Er sei mit den klassischen amerikanischen Western auf VHS-Kassetten aufgewachsen, sagt Regisseur Warwick Thornton. Aber als Angehöriger eines indigenen Stammes in Australien habe er sich mit den Indianern identifiziert und darum keinen Zugang zu den Filmen gefunden.
Erst die Italo- und Neo-Western der 1970er-Jahre mit ihrer ambivalenten Moral haben ihm eigene Perspektiven eröffnet. Als sein Jugendfreund David Tranter vom Alywarra-Stamm mit einer ersten Drehbuch-Idee für «Sweet Country» kam, beschlossen sie, einen australischen Western mit eigenen Regeln zu machen.
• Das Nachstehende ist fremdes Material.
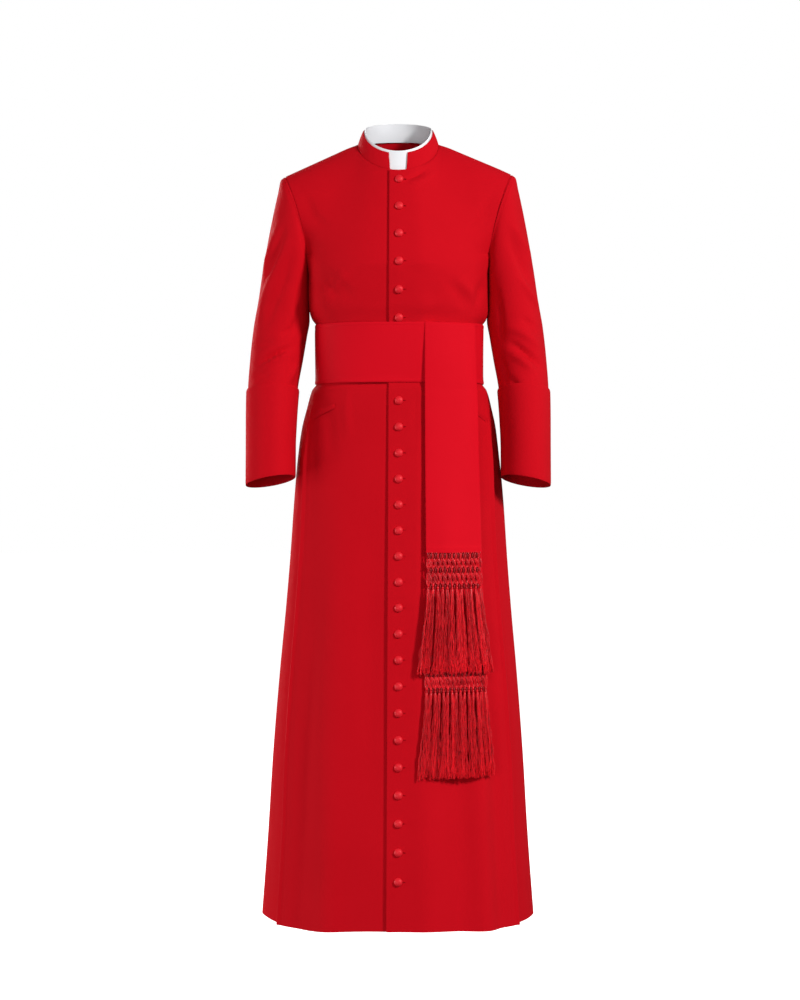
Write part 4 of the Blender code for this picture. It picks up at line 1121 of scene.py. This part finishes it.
def netPaths(rng, count):
    pitch = fringe["width"] / count
    centres = pitch * (np.arange(count) + 0.5)
    loop, mesh, knot, gather, head = (-fringe[k] for k in ("loop", "mesh", "knot", "gather", "head"))
    tie = 0.5 * (mesh + knot)
    paths, thick = [], []

    def cord(places, size=1.0):
        path = curved(places)
        paths.append(path)
        thick.append(np.full(len(path), size * rng.uniform(0.85, 1.15)))

    def crossing(k, top, foot):  # three cords from a column to the next one on each side
        for s in (-1.0, 1.0):
            end = centres[k] + s * pitch
            end = centres[k] + s * 0.42 * pitch if not 0.0 < end < fringe["width"] else end
            for w in fringe["cords"]:
                slack = rng.uniform(0.9, 1.5)
                level = 0.5 * (top + foot) + rng.uniform(-0.6, 0.6)
                start = (centres[k] + s * 0.16 * pitch + w * 0.5, top, 0.5 * s)
                middle = (0.5 * (centres[k] + end) + w * slack, level, 1.1 * s + 0.4 * w)
                cord([start, middle, (end - s * 0.16 * pitch + w * 0.5, foot, 0.4 * s)])

    for k, x in enumerate(centres):
        for s in (-1.0, 1.0):
            hung = [(x + s * 0.30 * pitch, 1.5, -0.2), (x + s * 1.1, -3.6, 0.3)]
            cord(hung + [(x + s * 0.9, loop + 3.0, 0.4), (x + s * 0.26 * pitch, loop, 0.3)], 1.05)
            cord([(x + s * 1.9, mesh, 0.2), (x + s * 0.6, tie, 0.5), (x + s * 1.9, knot, 0.2)], 0.95)
            cord([(x + s * 1.3, gather, 0.0), (x + s * 0.7, gather - 4.0, 0.4), (x + s * 0.9, head, 0.2)], 1.1)
        crossing(k, loop, mesh)
        crossing(k, knot, gather)
    for x in centres:
        for level, size in ((tie, 1.7), (gather - 2.0, 2.2), (head + 1.5, 2.2)):  # wraps round the knots
            paths.append(np.array([(x, level + h, 0.5) for h in (2.2, 1.6, 0.0, -1.6, -2.2)]))
            thick.append(np.array([0.7, 1.0, 1.1, 1.0, 0.7]) * size)
    shades = [0.0] * len(paths)
    for x in 0.5 * (centres[1:] + centres[:-1]):  # dark cords behind the gaps between the columns, painted shade in the gaps
        for top, foot in ((-1.0, loop), (mesh, knot), (gather - 1.0, head)):
            paths.append(np.array([(x, top, -2.2), (x, 0.5 * (top + foot), -2.4), (x, foot, -2.2)]))
            thick.append(np.array([1.6, 2.5, 1.6]))
            shades.append(fringe["behind"])
    return paths, thick, shades, centres


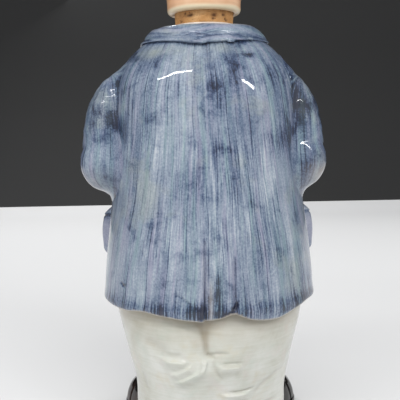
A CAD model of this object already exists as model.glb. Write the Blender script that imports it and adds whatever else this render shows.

«Vor Gott sind wir alle gleich!»
«Sweet Country» spielt in Zentral-Australien im Jahr 1929. Die Aboriginals Sam Kelly (Hamilton Morris) und seine Frau Lizzie (Natassia Gorey-Furber arbeiten und leben beim weissen Prediger Fred Smith.
Und dieser aufrechte weisse Gottesmann, gespielt von Sam Neill, ist ziemlich irritiert, als ihn sein neuer Nachbar fragt, wo er seine «Schwarzen» herhabe. «Moment mal, Mate. Hier und vor Gott sind wir alle gleich!»
Damit kann der ehemalige Soldat March allerdings nichts anfangen. Er sei drei Jahre an der West-Front gegen die Deutschen im Einsatz gewesen, meint er, und dort habe er nicht viel von Gott gesehen. Um Frieden bemüht bittet der Prediger schliesslich Sam und dessen Frau, dem neuen Nachbarn wenigstens ein paar Tage auszuhelfen.
Nach wenigen Tagen auf dessen Farm erschiesst Sam den rassistischen, dauerbesoffenen Ex-Soldaten in Notwehr und flieht mit seiner Frau Lizzie ins Buschland. Überzeugt, dass sie von den Weissen keine Gerechtigkeit zu erwarten haben.
Kein sicherer Ort, nirgends
Regisseur Thornton, der auch sein eigener Kameramann ist, setzt wirkungsvoll auf die überwältigende Grösse, Schönheit und Gefährlichkeit der australischen Wildnis.
Sam und Lizzie sind nicht nur auf der Flucht vor den weissen Verfolgern. Sie müssen sich auch vor den ihnen fremden Ureinwohnern im Buschland verstecken. Für die beiden gibt es keinen sicheren Ort mehr.
Die Weissen hätten keine Geschichten und keine Kultur, erklärt einmal einer der anderen Aboriginal-Farm-Arbeiter, der allerdings längst selber nicht mehr weiss, wo er eigentlich hingehört.
Ein Instant-Klassiker
Die Landschaft - vom Busch, über die Hügel bis zur gleissenden Weisse einer Salzsee-Wüste - nimmt einen gefangen. Aber es sind die Film-Figuren, deren subtil angedeutete persönliche Geschichten immer wieder einen Perspektivenwechsel erzwingen.
Sei es das Trauma des mörderischen, rassistischen Kriegsheimkehrer, die Verlorenheit von Sam und Lizzie zwischen ihrer eigenen Kultur und dem Leben mit den weissen Siedlern. Niemand ist hier eindeutig gut oder böse.
Der Film hat zwar einen moralischen Standpunkt, aber der ist genau so klar und unaufdringlich wie der Soundtrack. Die Geräusche der Natur ersetzen vollständig die im klassischen Western so wichtige Sehnsuchts- und Dramamusik.
«Sweet Country» ist ein Instant-Klassiker. Einer jener Filme, die wirken, als hätte man in ihnen gelebt und Wurzeln geschlagen.